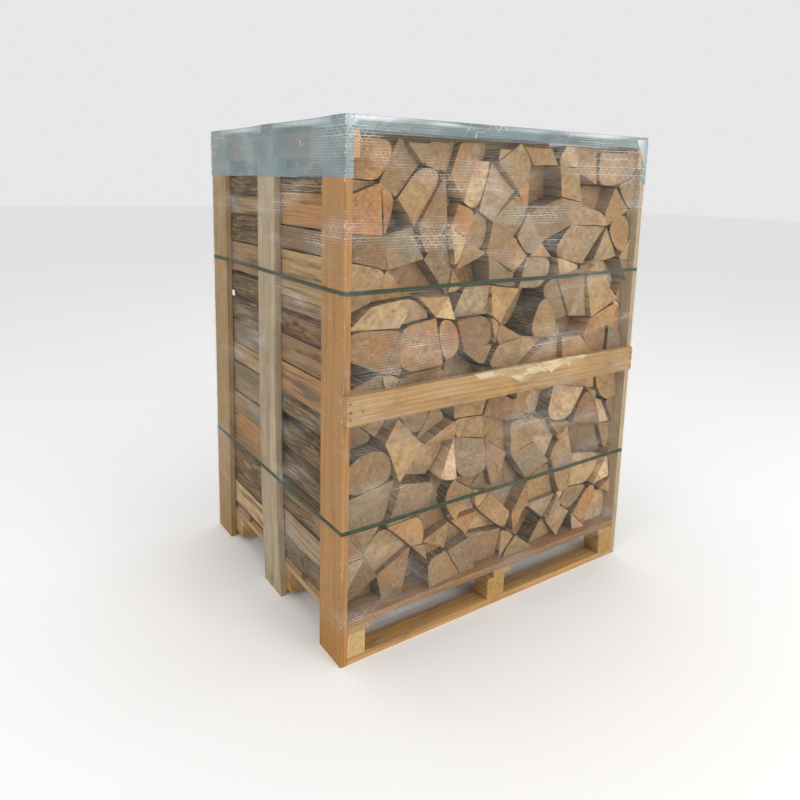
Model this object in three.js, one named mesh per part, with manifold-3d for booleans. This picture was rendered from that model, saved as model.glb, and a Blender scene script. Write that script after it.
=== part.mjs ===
// A pallet crate of split firewood: a block pallet, upright side posts, top beams and mid rails
// that hold two rows of half-metre logs, tied with two straps under a film cover and a net wrap.
// Millimetres, +Z up. +X runs along the long side, -Y is the front, where the log ends show.
// The origin is the centre of the footprint, on the floor.

import * as THREE from "three";
import { mergeVertices } from "three/addons/utils/BufferGeometryUtils.js";
import Module from "manifold-3d";

// ---- driving dimensions -------------------------------------------------------------------

const CRATE = { width: 1216, depth: 1000, height: 1565 };
const GAP = 0.4; // clearance left between pieces that touch
const ARRIS = 1.5; // sawn edges are broken by this much

const RUNNER = { depth: 65, thick: 22 };
const BLOCK = { height: 75, widths: [60, 74, 73] };
const STRINGER = { thick: 20, widths: [80, 74, 80], midShift: 27 };
const DECK = { count: 7, width: 118, thick: 22 };

const POST = { width: 130, thick: 22 };
const MID_POST = { centre: 507, footCentre: 472, bowStart: 650 }; // distances from the front
const BEAM = { width: 76, thick: 30.6 };
const TOP_RAIL = { thick: 20, height: 77 };
const MID_RAIL = { bottom: 740, height: 84, thick: 22, shortBy: 20 };

const LOGS = { recess: 14, rowGap: 8, top: 1524 };
const STRAP = { heights: [418, 1103], width: 13, thick: 1 };
const COVER = { thick: 1.2, sideHem: 1402, frontHem: 1527, cornerFlap: 24 };
const NET = { thick: 1.4, standOff: 2, hem: 100, top: 1560, rampAtRail: 58, courses: 10, strand: 4 };

// ---- places worked out from them ----------------------------------------------------------

const { width: W, depth: D, height: H } = CRATE;
const LEFT = -W / 2;
const RIGHT = W / 2;
const FRONT = -D / 2;
const BACK = D / 2;

const innerLeft = LEFT + POST.thick + GAP;
const innerRight = RIGHT - POST.thick - GAP;

const blockBottom = RUNNER.thick + GAP;
const blockTop = blockBottom + BLOCK.height;
const stringerTop = blockTop + GAP + STRINGER.thick;
const deckBottom = stringerTop + GAP;
const deckTop = deckBottom + DECK.thick;
const postTop = H - BEAM.thick - GAP;

const columns = ["left", "middle", "right"];
const rows = ["front", "middle", "rear"];
const rowSpans = {
  front: [FRONT, FRONT + RUNNER.depth],
  middle: [FRONT + 380, FRONT + 560],
  rear: [BACK - 200, BACK],
};
const runnerCentres = { front: FRONT + RUNNER.depth / 2, middle: FRONT + 470, rear: BACK - RUNNER.depth / 2 };

// ---- materials ----------------------------------------------------------------------------

const finish = (color, roughness, metalness = 0) => new THREE.MeshStandardMaterial({ color, roughness, metalness });
const postWood = finish(0xc8925a, 0.75);
const paleWood = finish(0xb9a68a, 0.8);
const palletWood = finish(0xa97f4c, 0.8);
const railWood = finish(0xb08a50, 0.75);
const logWood = finish(0xbd9a6c, 0.85);
const strapPlastic = finish(0x2e4a30, 0.45);
const coverFilm = finish(0x8fa4b2, 0.25);
const netYarn = finish(0xe8e8e4, 0.5);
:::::
Task brief: Every line above should be written out again exactly as it stands.

Finished answer:
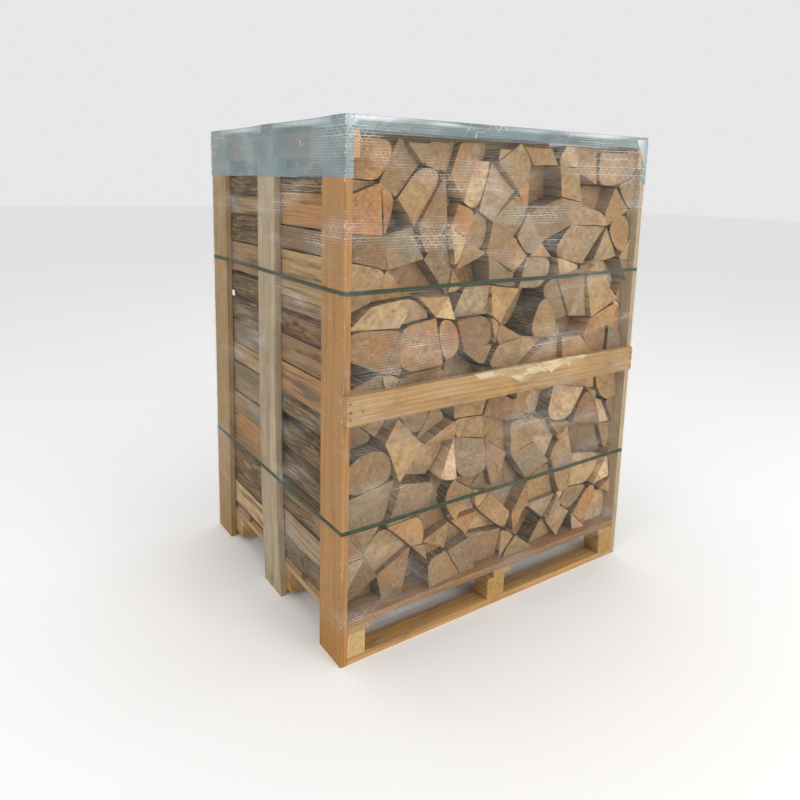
Model this object in three.js, one named mesh per part, with manifold-3d for booleans. This picture was rendered from that model, saved as model.glb, and a Blender scene script. Write that script after it.
=== part.mjs ===
// A pallet crate of split firewood: a block pallet, upright side posts, top beams and mid rails
// that hold two rows of half-metre logs, tied with two straps under a film cover and a net wrap.
// Millimetres, +Z up. +X runs along the long side, -Y is the front, where the log ends show.
// The origin is the centre of the footprint, on the floor.

import * as THREE from "three";
import { mergeVertices } from "three/addons/utils/BufferGeometryUtils.js";
import Module from "manifold-3d";

// ---- driving dimensions -------------------------------------------------------------------

const CRATE = { width: 1216, depth: 1000, height: 1565 };
const GAP = 0.4; // clearance left between pieces that touch
const ARRIS = 1.5; // sawn edges are broken by this much

const RUNNER = { depth: 65, thick: 22 };
const BLOCK = { height: 75, widths: [60, 74, 73] };
const STRINGER = { thick: 20, widths: [80, 74, 80], midShift: 27 };
const DECK = { count: 7, width: 118, thick: 22 };

const POST = { width: 130, thick: 22 };
const MID_POST = { centre: 507, footCentre: 472, bowStart: 650 }; // distances from the front
const BEAM = { width: 76, thick: 30.6 };
const TOP_RAIL = { thick: 20, height: 77 };
const MID_RAIL = { bottom: 740, height: 84, thick: 22, shortBy: 20 };

const LOGS = { recess: 14, rowGap: 8, top: 1524 };
const STRAP = { heights: [418, 1103], width: 13, thick: 1 };
const COVER = { thick: 1.2, sideHem: 1402, frontHem: 1527, cornerFlap: 24 };
const NET = { thick: 1.4, standOff: 2, hem: 100, top: 1560, rampAtRail: 58, courses: 10, strand: 4 };

// ---- places worked out from them ----------------------------------------------------------

const { width: W, depth: D, height: H } = CRATE;
const LEFT = -W / 2;
const RIGHT = W / 2;
const FRONT = -D / 2;
const BACK = D / 2;

const innerLeft = LEFT + POST.thick + GAP;
const innerRight = RIGHT - POST.thick - GAP;

const blockBottom = RUNNER.thick + GAP;
const blockTop = blockBottom + BLOCK.height;
const stringerTop = blockTop + GAP + STRINGER.thick;
const deckBottom = stringerTop + GAP;
const deckTop = deckBottom + DECK.thick;
const postTop = H - BEAM.thick - GAP;

const columns = ["left", "middle", "right"];
const rows = ["front", "middle", "rear"];
const rowSpans = {
  front: [FRONT, FRONT + RUNNER.depth],
  middle: [FRONT + 380, FRONT + 560],
  rear: [BACK - 200, BACK],
};
const runnerCentres = { front: FRONT + RUNNER.depth / 2, middle: FRONT + 470, rear: BACK - RUNNER.depth / 2 };

// ---- materials ----------------------------------------------------------------------------

const finish = (color, roughness, metalness = 0) => new THREE.MeshStandardMaterial({ color, roughness, metalness });
const postWood = finish(0xc8925a, 0.75);
const paleWood = finish(0xb9a68a, 0.8);
const palletWood = finish(0xa97f4c, 0.8);
const railWood = finish(0xb08a50, 0.75);
const logWood = finish(0xbd9a6c, 0.85);
const strapPlastic = finish(0x2e4a30, 0.45);
const coverFilm = finish(0x8fa4b2, 0.25);
const netYarn = finish(0xe8e8e4, 0.5);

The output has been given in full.